The Black Rat has a considerable wine menu, just short of 100, and an extensive gin menu, with over 45 gins, including some more unique flavours. We had come in the pursuit of said gin menu, but for those visiting in search of other liquors, the selection was a little limited, and the restaurant does not serve cocktails. Additionally, their website claims "a range of different tonics" for the gins, though there were two to choose from. Not a problem for myself, but worth noting. I opted for a violet gin, which went down very well.
Treacle bread, squid ink bread, seaweed butter, salted butter
Shortly after ordering, we were presented with a slate, adorned with two thick slices of a golden treacle bread, two individual jet black squid ink buns and a plate with two discs of butter, one marbled with nori powder. The squid ink breads were deceptively fluffy, and paired gorgeously with the seaweed butter. The treacle bread, though slightly tougher than I personally prefer, was flavoured perfectly, the treacle flavour apparent without being uncomfortably sweet. This was complemented very nicely with the salted butter.
Braised venison gyoza, enoki mushroom, onion and mushroom dashi.

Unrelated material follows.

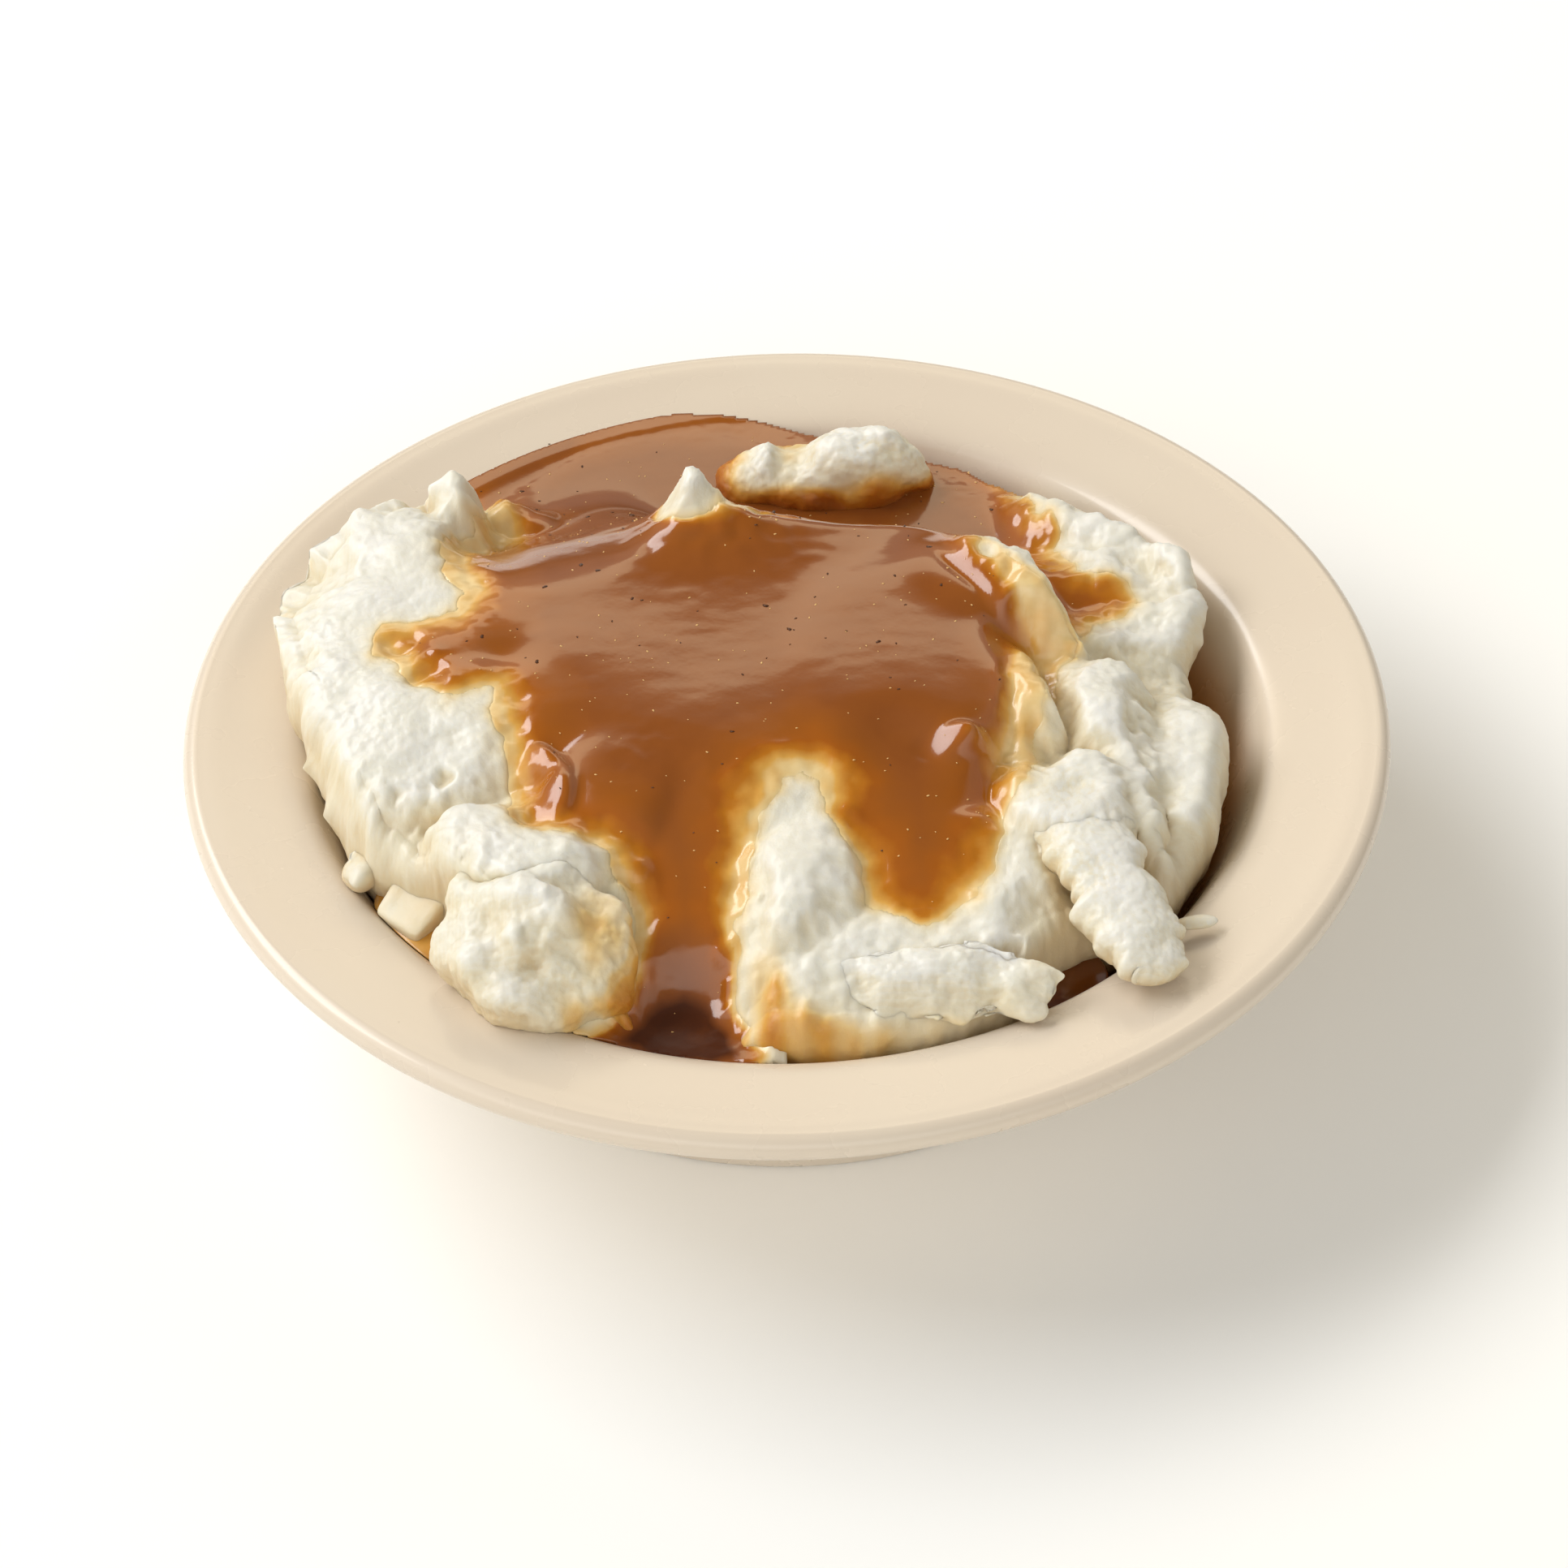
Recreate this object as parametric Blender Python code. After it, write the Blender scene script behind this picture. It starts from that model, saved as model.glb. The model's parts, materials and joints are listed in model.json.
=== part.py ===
"""A side dish of mashed potato under brown gravy, in its wide-rimmed melamine dish.

The frame stands on the table: +Z is up, the origin is under the middle of the foot and -Y is the front.
Sizes in the tables below are millimetres, and MM turns them to the metres of the scene.
The mash is one heap whose top is a height worked out from named hills. The gravy lies on it as a
layer of its own, and the spoonfuls, roll and crumbs that lie apart are closed lumps.
"""

import bmesh
import bpy
import numpy as np

MM = 0.001

# The dish, a 4 3/4 in fruit dish.
LIP_RADIUS = 1.4
DISH_RADIUS = 60.5
LIP_HEIGHT = 23.95
FOOT_RADIUS = 39.5
FOOT_RING = 3.0
FOOT_RECESS = 1.2
WELL_FLOOR = 3.4
WELL_RADIUS = 47.7
SEGMENTS = 44

# What keeps neighbours apart.
GAP = 0.3
BED_GAP = 0.35

# The mash and the gravy.
DOME_CENTRE = (-2.0, -2.0)
DOME_RADII = (50.0, 47.0)
DOME_TOP = 30.0
DOME_FALL = 7.5
HILL_FOOT = 20.0
BLEND = 1.6
BACK_POOL_LEVEL = 24.2
FRONT_POOL_LEVEL = 22.4
FILM = 0.7
POUR = 1.5
POOL_DEPTH = 2.0
POOL_OVERLAP = 0.6
# How far inside the gravy's edge its film, its body and the pool reach their depth.
FILM_EDGE = (-5.0, -2.0)
POUR_EDGE = 6.0
POOL_EDGE = 3.0
POOL_DEEPENS = (24, 34)
# How far past the heap the gravy's surface is carried, before the dish and the outline trim it.
FIRST_RIM_RING = 46.6
LAST_RIM_RING = 52.4
RING_STEP = 1.2
LEAST_GRAVY = 0.4
# The heap's side: the width of its shoulder, how far under its widest ring it lands on the wall,
# the lowest and the highest landing, and the knee where the wall bends in to the floor.
SHOULDER = 2.6
SIDE_TURNS = (35, 65, 90)
LEAST_DROP = 0.6
UNDERCUT = 7.0
LOWEST_LANDING = 13.5
RIM_LANDING = 24.9
RIM_STEP = 1.1
OVER_RIM = (46.1, 47.5)
WALL_TOP = 22.8
KNEE = 9.5
HEAP_FLOOR = 4.6
HEAP_FLOOR_RADIUS = 33.1
LOWEST_MASH_TOP = 19.6
COLUMNS = 54
TOP_RINGS = 12
RING_SPREAD = 0.85

# Hills of the food's surface: x, y, half length, half width, turn in degrees, top, flatness.
HILLS = {
    "plateau": (-6, -1, 33, 29, 0, 34.8, 1.5),
    "back_ridge": (2, 17.5, 14, 3.2, -3, 35.2, 1.0),
    "left_mass": (-39, 6, 14.5, 24, -4, 35.4, 2.2),
    "left_back": (-35, 23, 7.5, 9, 20, 35.5, 1.6),
    "left_front": (-33, -13, 13, 14, 0, 31.8, 1.6),
    "crest_back": (17.5, 13.0, 9.5, 7.0, -14, 36.2, 1.0),
    "crest_side": (22.4, 5.0, 12.0, 6.6, -72, 35.4, 1.0),
    "ledge": (11.5, -8.5, 12.2, 13.8, 0, 34.9, 3.2),
    "right_middle": (33, -2, 8.5, 9.5, 0, 31.2, 2.2),
    "right_front": (30, -20, 8.0, 10.5, 12, 31.8, 2.4),
    "right_bank": (19, -27, 5.5, 7, 0, 30.6, 1.8),
    "right_lobe": (39.5, -15, 6.5, 14.5, 6, 28.6, 2.6),
    "right_back": (34, 17, 12.5, 14.5, 20, 28.2, 2.6),
    "tongue": (1.5, -28, 6.5, 12, -6, 31.6, 1.6),
    "front_left": (-24, -23, 10, 9, 0, 31.8, 2.0),
}
# The fall from the plateau to the back pool, as a start and an end in y. It is gentle on the left and
# steep on the right, and turns from one to the other over a stretch of x.
GENTLE_FALL = (11, 35)
STEEP_FALL = (19, 29)
FALL_TURNS = (-16, -3)
# The fall's left and right limits: x where it starts and stops, how far that slants for each
# millimetre of y, and the y where it is read.
FALL_LEFT = (-31, -25, -0.35, 34)
FALL_RIGHT = (21, 29, 0.3, 30)
# The back pool lies behind the first y, and the front pool in front of the second.
BACK_POOL_FROM = 24
FRONT_POOL_FROM = -36
# The little spoon peak: x, y, flare, height over its hill.
PEAK = (-9.2, 18.6, 2.4, 6.5)
# Where the left stream ends in the front pool: x, y, half length, half width, turn, level, flatness.
FRONT_RUNNEL = (-10, -46, 7.5, 9.0, 0, 20.5, 1.4)

# The heap's side, round the well: angle from +X in degrees, widest radius, and its height.
HEAP_EDGE = (
    (0, 41.2, 23.5),
    (6, 41.0, 22.8),
    (14, 43.5, 24.3),
    (24, 46.2, 25.4),
    (35, 44.5, 25.0),
    (47, 42.8, 24.2),
    (62, 43.4, 22.2),
    (80, 44.6, 20.6),
    (110, 45.0, 20.4),
    (125, 45.2, 21.5),
    (134, 47.4, 29.5),
    (142, 48.2, 31.0),
    (150, 49.6, 31.5),
    (160, 52.0, 32.0),
    (168, 52.4, 32.0),
    (176, 50.6, 30.6),
    (185, 48.6, 28.2),
    (194, 47.0, 25.6),
    (212, 46.0, 23.8),
    (219, 43.4, 22.6),
    (228, 44.2, 22.4),
    (240, 45.8, 21.6),
    (262, 45.4, 20.8),
    (269, 46.3, 22.6),
    (297, 46.0, 22.4),
    (304, 43.4, 21.4),
    (312, 43.6, 21.6),
    (320, 45.6, 23.6),
    (338, 45.4, 24.0),
    (350, 44.6, 24.2),
)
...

The venison gyoza were served in twos alongside enoki mushrooms on a dashi broth, garnished with microherbs. This was my least favourite of the courses. The dashi was very well made and nicely seasoned, and I must admit to drinking the last drop up with my spoon. The gyoza pastry was well made, light without breaking apart in the dashi. The filling, however, did not particularly inspire me, as I found the venison quite granular, which I would have expected to have been significantly more tender following braising. The venison also somehow lacked the gamey punch one associates with it, though maybe this was just due to portion size. The enoki mushrooms were one bunch on my plate, which was tricky to eat alongside the two gyoza.
Nutbourne heirloom tomato salad, sake infused tomato consomme, tosazu.

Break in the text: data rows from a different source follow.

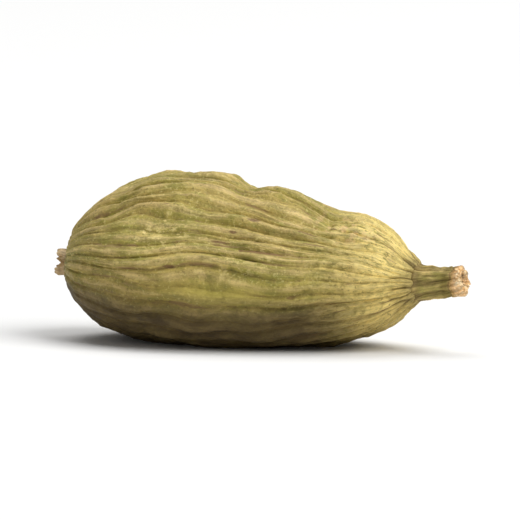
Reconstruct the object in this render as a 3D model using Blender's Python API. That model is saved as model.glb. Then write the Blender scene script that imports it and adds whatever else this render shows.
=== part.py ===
"""A dried green cardamom pod lying on one of its three flattish sides.

It is three pieces: the husk, the stub of the stalk that it grew on, and the withered foot of its flower.
Metres, +Z up. The pod's length runs along X, with the stalk at +X and the flower at -X. The origin is on the
surface that the pod rests on, under the middle of the pod's bounding box.

Each piece is a UV sphere whose poles lie on the pod's length. Its rings are set along an outline, and its
meridians run along the ribs of the dried husk.
"""

import math

import bmesh
import bpy
import numpy as np

MM = 0.001

# Driving dimensions
HUSK_LENGTH = 15.95 * MM
HUSK_RADIUS = 3.86 * MM
RIBS = 36
STALK_OUT = 2.20 * MM
STALK_RADIUS = 0.70 * MM
FLOWER_OUT = 0.70 * MM
FLOWER_RADIUS = 0.62 * MM
GAP = 0.05 * MM

# The husk's outline, as distance from the flower end and radius, from one seat to the other
DIMPLE_RADIUS = FLOWER_RADIUS + 0.08 * MM
DIMPLE_FLOOR = 0.24 * MM
SOCKET_RADIUS = STALK_RADIUS + 0.06 * MM
SOCKET_FLOOR = HUSK_LENGTH - 0.34 * MM
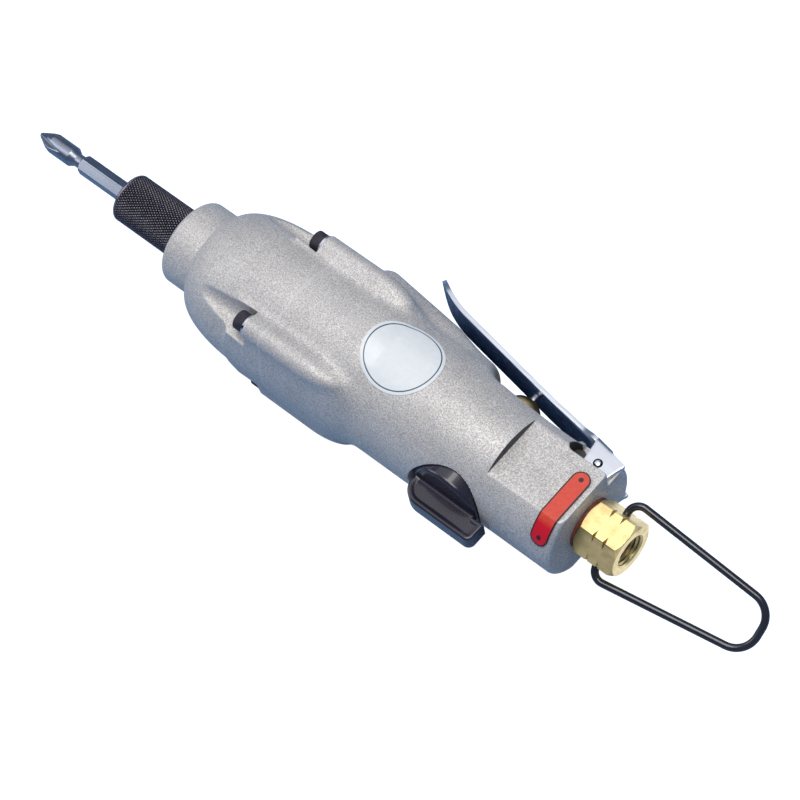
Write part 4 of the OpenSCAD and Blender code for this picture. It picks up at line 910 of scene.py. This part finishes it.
# The bar's top under the disc and, past BAR_STEP from the axis, behind it, and its hollow sides
BAR_TOP, BAR_STEP, BAR_REAR_TOP = -18.0, 12.6, -22.2
HOLLOW, HOLLOW_IN, HOLLOW_LEN = 0.45, 1.1, 1.2
GROOVE_R, GROOVE_HALF, GROOVE_DEPTH = 9.6, 1.52, 0.62


def knob_field(x, y, z):
    """Disc with a rounded rim, a hollow-sided bar across it and the detent's groove."""
    r = np.hypot(x - VALVE_X, z)
    d = np.hypot(np.maximum(r - KNOB_R + DISC_EDGE, 0),
                 np.maximum(slab(y, KNOB_Y - KNOB_T + DISC_EDGE, KNOB_Y + 3), 0)) - DISC_EDGE
    inner = np.maximum(np.maximum(r - KNOB_R, KNOB_Y - KNOB_T - y), -DISC_EDGE)
    d = np.where(d > -DISC_EDGE + 1e-6, d, inner)
    d = np.maximum(d, y - KNOB_Y)
    u = x - VALVE_X
    front, rear = [np.hypot(np.maximum(v - far, 0), np.maximum(level - y, 0)) - radius
                   for v, (far, level, radius) in ((-u, BAR_FRONT), (u, BAR_REAR))]
    plan = np.maximum(np.maximum(front, rear), KNOB_EDGE_Y - y)
    plan = np.maximum(plan, np.where(u > BAR_STEP, y - BAR_REAR_TOP, y - BAR_TOP))
    dish = HOLLOW * np.clip((-plan - HOLLOW_IN) / HOLLOW_LEN, 0, 1)
    side = np.abs(z) - BAR_INNER + dish
    bar = np.where((plan > -BAR_EDGE) & (side > 0),
                   np.hypot(np.maximum(plan + BAR_EDGE, 0), np.maximum(side, 0)) - BAR_EDGE,
                   np.maximum(plan, np.abs(z) - BAR_HALF + dish))
    d = blend_min(d, bar, 0.9)
    groove = np.maximum(np.abs(r - GROOVE_R) - GROOVE_HALF, KNOB_Y - GROOVE_DEPTH - y)
    return cut(d, groove, 0.15)


field_object("turn_knob", knob_field, (VALVE_X - 14.6, -31.8, -14.6),
             (VALVE_X + 20, -14.9, 14.6), 0.26, KNOB, "knob",
             ["reverse_knob"], angle=60)

# -------- air inlet and hanger
HEX_X, INLET_END, AF = 175.0, 191.0, 18.6
CORNER = AF / math.sqrt(3)
THREAD_R, THREAD_LEN, PITCH, NICKS = 5.7, 14.0, 1.34, (0.4, 0.66)
SPIGOT_X, SPIGOT_R, INLET_BORE_R = 161.0, 8.0, 4.2
HINGE_X, WIRE_R, HINGE_HOLE_R = 183.6, 1.32, 1.42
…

The tomato salad, in contrast, was my favourite course of the evening. An array of colours of peeled heirloom tomatoes sat in the consomme and tosazu (a vinegar-based dressing), adorned with nasturtiums. Perfect little mouthfuls, the tomatoes held their texture, while bursting with juice in the mouth, beautifully complemented by the slight acidity of the tosazu and the peppery flavour of the nasturtium. Truly a testament to letting good quality ingredients speak for themselves on the plate.
Additionally on the menu:
Sea bream sashimi, grapefruit, jalapeno, granny smith, green almond
Pork tenderloin and cheek, pierogi, apple and golden raisin chutney, caramelised shallot.
Medallions of pork tenderloin sat alongside the cheek, two perogis, chard, halves of caramelised shallots and small quenelles of chutney. The tenderloin was cooked rose, how I like it, and was seasoned with a very light hand. I would have preferred it slightly more seasoned, as the sweetness of the shallot and chutney were fairly prevalent. The shallots were cooked beautifully, lovely and soft, and the chutney was well made, though could have had a little more acidity. The mincemeat pierogi were crispy and well seasoned, and added an extra layer of texture, which was appreciated. The star of the plate for me was definitely the cheek, which was tender to the point of falling apart in the mouth. My only criticism there was that I would have liked more of it.
Additionally on the menu:
Cornish cod with vadouvan spice, roasted cauliflower, vitelotte potato, sea purslane, burnt lime
Lamb rump, braised neck, turnip, lamb bacon, carrot, hasselback potato.
Coconut tart, lime curd, wood ants, basil and lemon verbena sorbet.
The dessert was a meticulously piped slice of coconut and lime tart, topped with "crawling" wood ants, alongside a rocher of a deep green basil and lemon verbena sorbet. I was very impressed by this dessert, not too sweet, with a strong citrus flavour, though perhaps the coconut was a little overpowered by the lime. The wood ants did add to the dessert, with a sharp sour kick whenever bitten into, that played nicely against the milder acid of the lime. The basil and lemon verbena sorbet was very well made, perfectly smooth and with a bold, well balanced flavour, adding an almost savoury element to the dish.
Madeleines with miso butterscotch sauce.
The madeleines come with an addendum on the menu, signposting the 15 minute wait for them to reach your plate. This is, of course, due to them being baked to order, and is well worth the wait. They are buttery, crisp on the outside and luxuriously fluffy in the center. The portion size is generous; six madeleines alongside a small coffee mug filled with the butterscotch sauce. I could not claim that I could pinpoint the flavour as distinctively miso, but the butterscotch sauce had identifiably savoury notes and stopped the dessert being too sweet.
Additionally on the menu: Three cheeses, crackers, Hamburg grape chutney.
The Black Rat was a very pleasurable experience, and for a price tag of £37 each for three courses plus drinks, was not too excessive. Whilst the decor may not be for everyone, I found it to be a very comfortable experience, and the food was stimulating and different, whilst of a very high quality. I will be revisiting on a later date.